- Length: 12.3km
- Location: Melbourne, Victoria, Australia
- Difficulty: Medium
- Surface: Gravel, concrete and bitumen
- Hills: Large hill between Yarra River Trail and the Plenty River
- Train: Greensborough station
- Tram: None
- Bus: Route 563 Bus

= Plenty River Trail =

The Plenty River Trail is a shared use path for cyclists and pedestrians, which follows the Plenty River through the suburbs of Greensborough and Lower Plenty in Melbourne, Victoria, Australia.

The last major gap in the trail was eliminated by the completion of a footbridge across the river, south of the Heidelberg Golf Club, in March 2007. The trail now runs all the way from the Yarra River to the Greensborough Bypass and points further north.

==Route==
Although there is a sign near the most northerly bend of Punkerri Circuit which declares this as the end of the Trail, the actual track starts further north off an easement, at the most northerly bend of Plenty River Drive, 120 m from Acworth Court. When the path reaches the signed end point, it is well-defined but somewhat rough, narrow and overgrown.

Not far down the path is a bus stop, which surprisingly can be found in this heavily treed area. Further along, past a pipe bridge and 1.6 km later, the Greensborough Bypass bridge spans the valley. On the east side of the road a path goes up to a goat track, which can be used to access the Western Ring Road Trail. The Western Ring Road Trail passes across the bridge on the bridge's north side.

Leaving the bridge behind, the path gradually improves and arrives 1 km later at a footbridge. Paths run off in all directions on both sides of the footbridge. Just continue across the footbridge and continue straight ahead across Kalparrin Ave and along the north side of the Whatmough Park oval.

On the far side of the oval is a suspension footbridge. There are no signs here. The rule in this case, is always to do a very sharp right turn immediately after crossing the bridge, regardless of from what direction one arrives. Do not go straight ahead.

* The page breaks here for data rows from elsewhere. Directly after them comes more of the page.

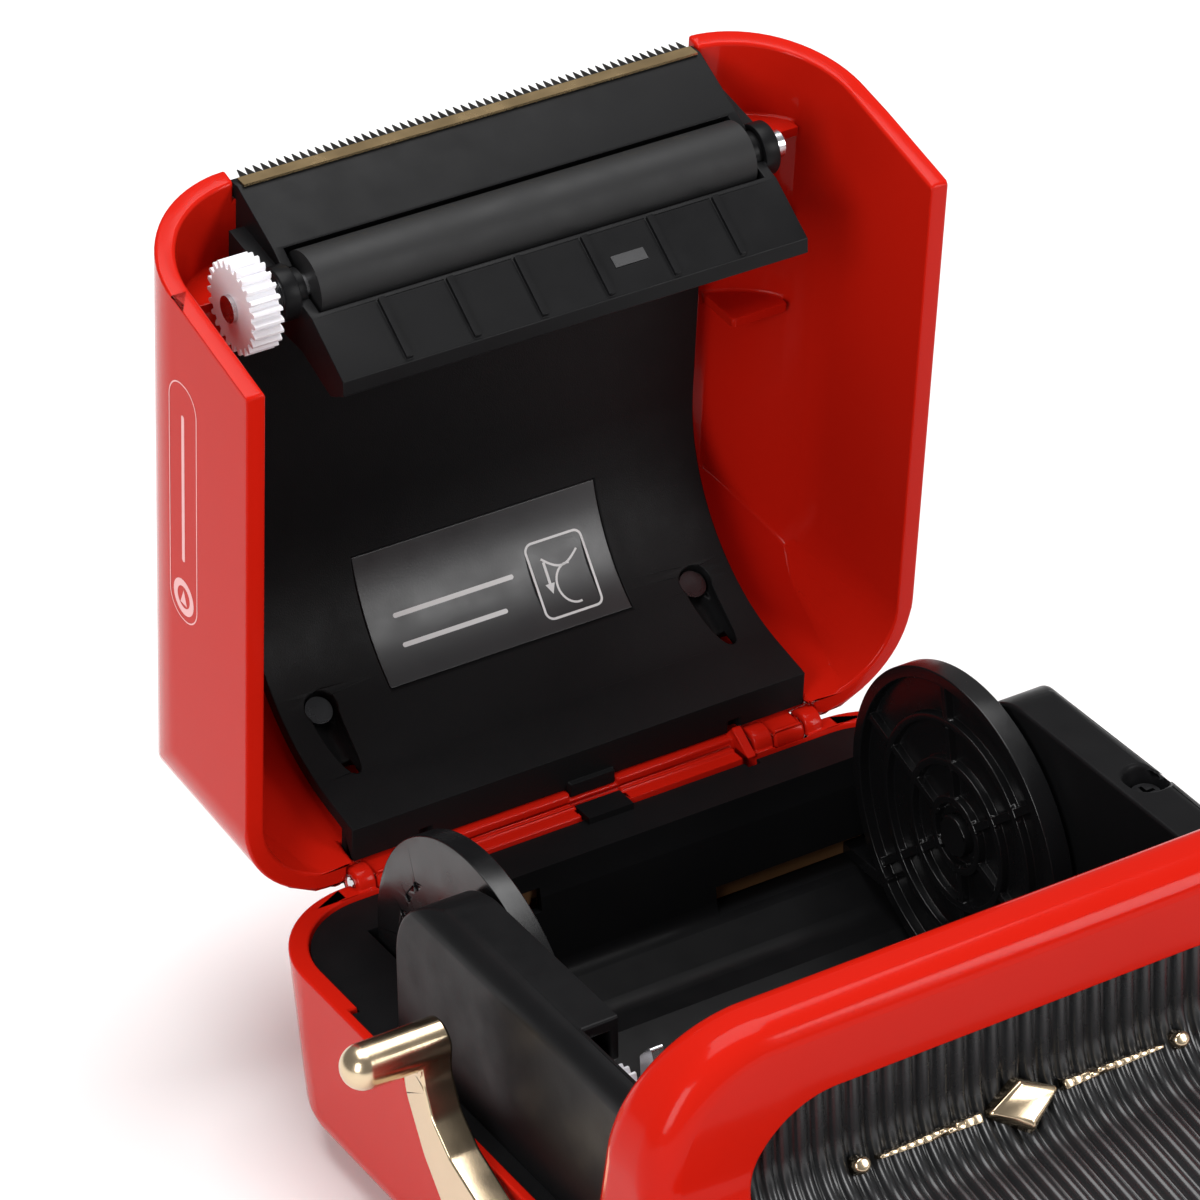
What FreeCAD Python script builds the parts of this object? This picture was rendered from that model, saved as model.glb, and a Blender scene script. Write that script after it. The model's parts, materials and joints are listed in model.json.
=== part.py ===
"""Desktop label maker with its lid open: a tub body with a raised ribbed front, a hinged lid that
carries the platen and tear blade, a centring pair of roll guides and a side release lever.

Working frame: x to the right, y = 0 at the tub's rear face (the front is -y), z = 0 at the tub's rim.
Everything is moved at the end so that the origin is the centre of the flat underside.
Lid pieces are drawn with the lid shut and then turned open about the hinge. Units are millimetres.
"""
import math
import os

import FreeCAD
import Part
from FreeCAD import Vector

# ---------------------------------------------------------------- overall sizes
WIDTH = 85.0            # outer width of tub and lid
DEPTH = 104.0           # rear face to toe
TUB_DEPTH = 23.5        # rim down to the underside of the tub
FOOT_HEIGHT = 1.5       # rubber feet below the tub
LID_HEIGHT = 30.7       # rim up to the crown of the lid
LID_LENGTH = 67.1       # hinge to the lid's front edge, at the rim
WALL = 2.2              # red shell walls
OPEN_ANGLE = 85.0       # lid angle as stored
LEAN = 0.2              # forward lean of the lid's front edge, per unit of height
REAR_LEAN = 0.165       # forward lean of the lid's rear wall
TOP_R = 14.5            # lid crown to side
REAR_R = 19.0           # lid crown to rear wall
PLAN_R = 12.0           # rear corners seen from above
FRONT_R = 14.0          # toe corners seen from above
DRAFT = 1.6             # tub narrows by this much on each side at the bottom
TUB_EDGE_R = 5.0        # tub side to underside
SEAM = 0.35             # gap between lid and rim
FIT = 0.15              # assembly gap between fixed pieces
RUN = 0.05              # radial running clearance of shafts and pins

# ---------------------------------------------------------------- front
BEZEL_TOP = 30.0
BEZEL_BACK = 67.6       # back face at the rim
BEZEL_ROUND = 3.3       # back edge rounding
BEZEL_WALL = 2.4
PANEL_HALF = 32.0       # half width of the ribbed panel's opening
PANEL_TOP = 20.8
PANEL_R = 11.0
RIB_PITCH = 2.05
RIB_WIDTH = 1.15
RIB_HEIGHT = 0.8

# ---------------------------------------------------------------- paper roll
ROLL_Y = -28.3
ROLL_Z = 0.9
CRADLE_R = 20.6
CRADLE_HALF = 32.2
GUIDE_R = 19.4
LOWER_BITE = 3.064       # how far the rack arms run in from the edge of their discs
UPPER_BITE = 2.516
GUIDE_INNER = 29.0      # inner face of each guide when fully apart
GUIDE_THICK = 2.6
GUIDE_STROKE = 17.6
RACK_MODULE = 0.6
PINION_TEETH = 10
PINION_Z = -8.2
RACK_Y = -7.2           # front face of both racks
RACK_THICK = 2.8

# ---------------------------------------------------------------- platen and gears
PLATEN_Y = -66.0
PLATEN_Z = 17.0
PLATEN_R = 3.9
PLATEN_HALF = 26.6
SHAFT_R = 1.5
GEAR_MODULE = 0.4
GEAR_FACE = 3.4
GEAR_X = -35.1          # outer face of the gear train
PLATEN_TEETH = 24
DRIVE_TEETH = 24
IDLER_TEETH = 36
MOTOR_TEETH = 12
DRIVE_DY = 5.2          # drive gear axis behind the shut platen's
MOTOR_Y = -79.0
MOTOR_Z = -1.0
MOTOR_R = 7.5
CARRIER_HALF = 28.4

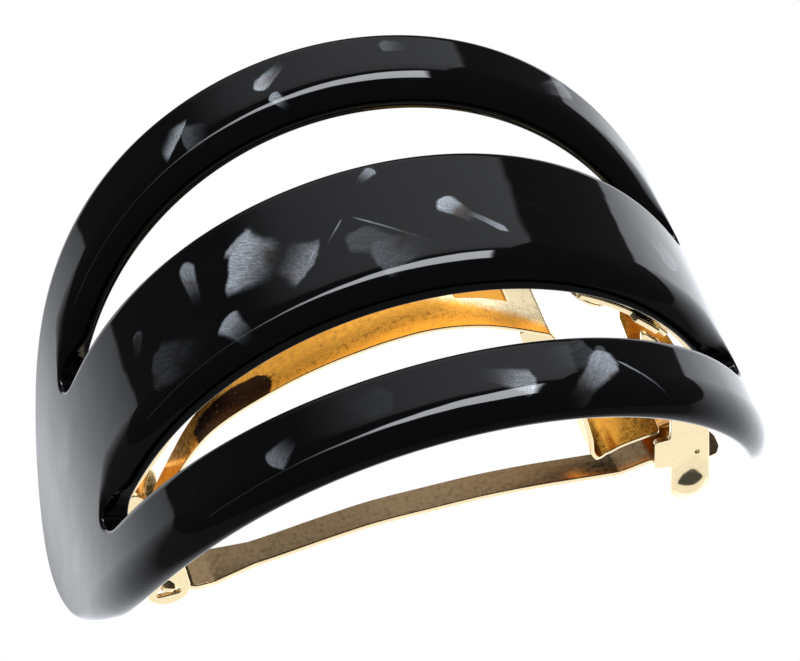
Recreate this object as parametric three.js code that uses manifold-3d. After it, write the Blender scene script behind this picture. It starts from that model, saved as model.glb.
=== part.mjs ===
// Arched hair barrette: a bent acetate plate with two slots, worn over a brass French clip.
// Millimetres. X runs along the barrette from hinge (-X) to catch (+X), Y across it, Z up.
// The origin is on the underside of the swing bar, at the middle of the barrette.
import * as THREE from 'three';
import { mergeVertices } from 'three/addons/utils/BufferGeometryUtils.js';
import Module from 'manifold-3d';

const wasm = await Module();
wasm.setup();

// ---- driving dimensions ----
const CLEARANCE = 0.3;          // gap kept between touching pieces

const CROWN_TOP = 56;           // height of the plate's outer face at its crown
const BLANK_HALF_LENGTH = 79;   // flat acetate blank before bending, an ellipse
const BLANK_HALF_WIDTH = 34.6;
const PLATE_THICKNESS = 3.9;
const BEND_LENGTH = 62.5;       // arc length that the bend law is scaled to
const BEND_CROWN = 1.315;       // slope gained over BEND_LENGTH at the crown's curvature, radians
const BEND_SHOULDER = 0.262;    // extra bend at the shoulders
const BEND_TIP = 0.288;         // bend taken away towards the straight tips

const SLOT_HALF_LENGTH = 55.4;
const SLOT_END_ROUND = 3;       // length over which a slot closes to its tip
const SLOT_MIDDLE_Y = 17.4;     // slot centre line at the crown
const SLOT_TIP_Y = 12.2;        // slot centre line at its tips
const SLOT_HALF_WIDTH = 6.5;
const SLOT_TIP_HALF_WIDTH = 2.3;

const SHEET = 0.8;              // brass sheet of the base, bow and catch
const CLIP_HALF_WIDTH = 4.4;    // base plate
const BASE_DEPTH_MIDDLE = 7.9;  // base plate's upper face below the plate's outer face
const BASE_LEFT_END = -77;
const BASE_RIGHT_END = 77;
const BASE_LEFT_TOUCH = -73;    // arc positions where the base plate comes to lie on the plate
const BASE_RIGHT_TOUCH = 63;
const BASE_LEFT_LEAVE = -46;
const BASE_RIGHT_LEAVE = 24;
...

The path goes under Main Street and 800 m later arrives at an apparent dead end at the end of a small street - Bicton Street. Turn right (west) and head along Bicton Street. The path resumes at its far end.

Continuing leads to an athletics track, complete with the characteristic red brick colored track. Skirt round the east side of the track and cross a small footbridge on its south side. 2 km later another footbridge appears (near Allima Court). There are no signs here and its possible to lose the trail; maintain a NE - SW direction.

Past a stand of large Monkey Puzzle trees and further on to the old Lower Plenty Road iron bridge, built on bluestone supports. Cross the bridge, turn right and go past the Heidelberg golf course and over the final and newest footbridge.

The trail moves into a more open area above the Plenty river where horses are kept. The trail goes up and up, past the large transmitter antenna, past the old grain silos in the distance and affords excellent views of the immediate area. It overlooks the ancient floodplain surrounding the confluence of the Plenty and Yarra Rivers.

Finally the trail drops about 30 m to the floor of the Yarra valley, to meet with the Yarra River Trail.

==Connections==
Western Ring Road Trail in the north and Yarra River Trail in the south. The Plenty Gorge Mountain Biking Park can also be accessed from the northern end.

North end at .
South end at .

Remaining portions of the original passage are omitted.